At a roundtable on “Sustaining Democracy in the Context of Erosion: Lessons from Europe and Africa,” the stakeholders said there was the need for Ghana to live up to the accolade of being a beacon of hope in terms of democratic governance and sustenance in Africa.

It was organised by the Institute of Democratic Governance (IDEG), in collaboration with the Centre for Democratic Development, and the Danish Institute for Parties and Democracy (DIPD), in Accra on Friday.

Mr Johnson Asiedu Nketia, the General Secretary of the National Democratic Congress (NDC), said among the challenges affecting the country’s democratic practice was the lack of capacity to build public institutions to effectively perform their checks and balances roles.

The manner in which persons elected into the highest offices became dictators and autocratic, thereby manipulating and controlling state actors and institutions, was hindering Africa’s governance systems and economies, and Ghana was not an exception, he said.

“Africa has gone through coups, union governments, party politics…. and finally to multiparty democracy, which has been widely accepted as the best option. However, democracy is not a destination in itself but must be nurtured and built upon to ensure sustenance and restore confidence, especially in the youth,” Mr Nketia said.

“Africa is experiencing emerging youthful populations, who are beginning to question whether the democracy being practised can deliver the goods.
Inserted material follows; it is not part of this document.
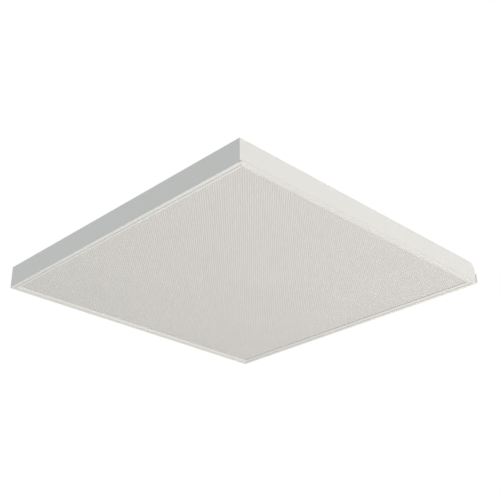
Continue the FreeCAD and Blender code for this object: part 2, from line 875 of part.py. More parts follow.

Some even think it’s deceptive as it hardly responded to the needs of the marginalised.”

The NDC General Secretary attributed the challenges of governance partly to the winner-takes-all situation, where elected governments appointed public officers, who appeared to satisfy their (governments) interests, to the detriment of the state.

He said he disagreed with the school of thought that traditional authorities should be allowed to participate in active politics because they held reputation and power, which enabled them to mediate effectively in times of conflict.

The framers of the Constitution discouraged traditional leaders from active politics in order not to allow any person(s) to tarnish their image since they served as mediators anytime political parties “misbehaved,” he said.

Dr Emmanuel Bombande, the Senior Mediation Advisor to the United Nations, said the increasing violence that had characterised Ghana’s elections, in recent times, was worrying as it undermined the progress of the country’s
democratic practice.

He attributed the phenomenon to the lack of political will to equip and empower institutions responsible for educating the populace on violence-free elections, taking control of their organisations and acquiring the resources to deliver on their mandate.

To promote good governance, Dr Bombande advocated tolerance of opposing views among political parties, consensus building, and the creation of opportunities to the benefit of the people, especially women and the youth.

Mr Akwasi Osei Adjei, a former Minister of Foreign Affairs and Regional Integration noted that the current system of governance “seems to empower any elected leader to marginalise the people, even if they have the capacity to contribute meaningfully to the wellbeing of the State.”

He called for the review of the 1992 Constitution to allow everybody, including chiefs, to participate in the governance system to strengthen the democratic principles of the state.

Mr Adjei suggested a Second Chamber of Parliament, composed of chiefs, to serve as checks and balances on the various arms of government.

Ms Lisbeth Pilegaard, the Executive Director, DIPD, said there could not be democratic rule when sections of society felt excluded, adding that all must be supported, especially women and the youth, to participate effectively in democratic governance to erase the perception of exclusion.

Dr Lawrencia Agyepong, a Lecturer at the Ghana Institute of Journalism, said the internal political party wrangling, being witnessed in the country recently, was troubling hence the leadership must ensure the governance structures worked to build confidence in the citizenry.